_Exercise requirements_
Please restate, exactly as written, the lines running from the beginning of the material through the line that has "10.6, tall: 9" in it.
══════
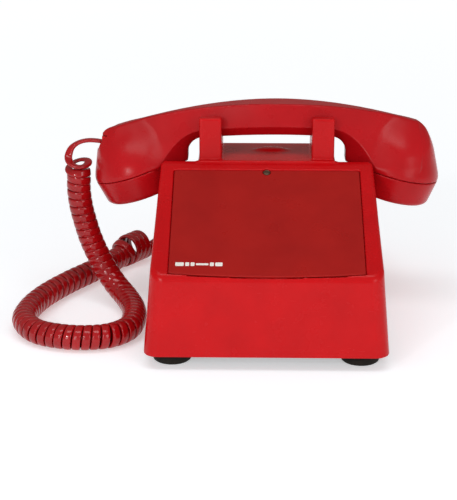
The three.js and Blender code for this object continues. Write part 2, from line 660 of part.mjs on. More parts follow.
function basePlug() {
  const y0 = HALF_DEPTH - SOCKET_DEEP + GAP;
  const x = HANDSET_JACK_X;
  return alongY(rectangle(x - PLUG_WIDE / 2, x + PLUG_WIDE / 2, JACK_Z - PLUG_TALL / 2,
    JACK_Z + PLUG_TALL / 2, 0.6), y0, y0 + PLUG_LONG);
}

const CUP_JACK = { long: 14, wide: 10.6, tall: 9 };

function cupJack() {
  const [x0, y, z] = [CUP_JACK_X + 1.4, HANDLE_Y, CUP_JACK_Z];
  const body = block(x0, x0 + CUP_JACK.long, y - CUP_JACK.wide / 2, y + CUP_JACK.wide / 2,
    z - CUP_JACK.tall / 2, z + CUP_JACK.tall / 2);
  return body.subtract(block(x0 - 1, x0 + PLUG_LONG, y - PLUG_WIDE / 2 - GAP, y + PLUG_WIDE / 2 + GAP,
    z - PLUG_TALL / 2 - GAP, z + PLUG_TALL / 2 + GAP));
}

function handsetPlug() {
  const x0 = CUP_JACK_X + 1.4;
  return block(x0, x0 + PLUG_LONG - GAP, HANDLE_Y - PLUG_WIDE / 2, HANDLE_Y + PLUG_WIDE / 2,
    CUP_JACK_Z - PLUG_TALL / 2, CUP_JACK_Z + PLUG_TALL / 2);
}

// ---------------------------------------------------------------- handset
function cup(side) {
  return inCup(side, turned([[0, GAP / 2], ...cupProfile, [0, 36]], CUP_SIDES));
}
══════
_The output_
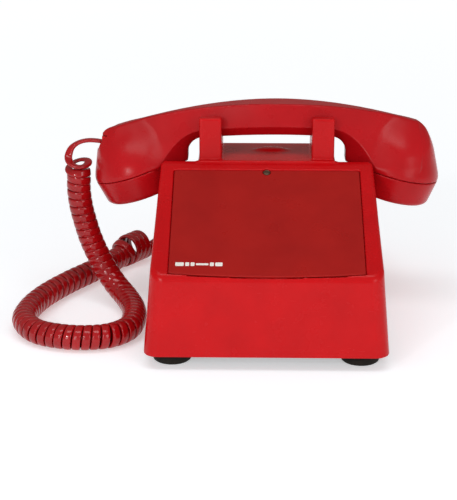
The three.js and Blender code for this object continues. Write part 2, from line 660 of part.mjs on. More parts follow.
function basePlug() {
  const y0 = HALF_DEPTH - SOCKET_DEEP + GAP;
  const x = HANDSET_JACK_X;
  return alongY(rectangle(x - PLUG_WIDE / 2, x + PLUG_WIDE / 2, JACK_Z - PLUG_TALL / 2,
    JACK_Z + PLUG_TALL / 2, 0.6), y0, y0 + PLUG_LONG);
}

const CUP_JACK = { long: 14, wide: 10.6, tall: 9 };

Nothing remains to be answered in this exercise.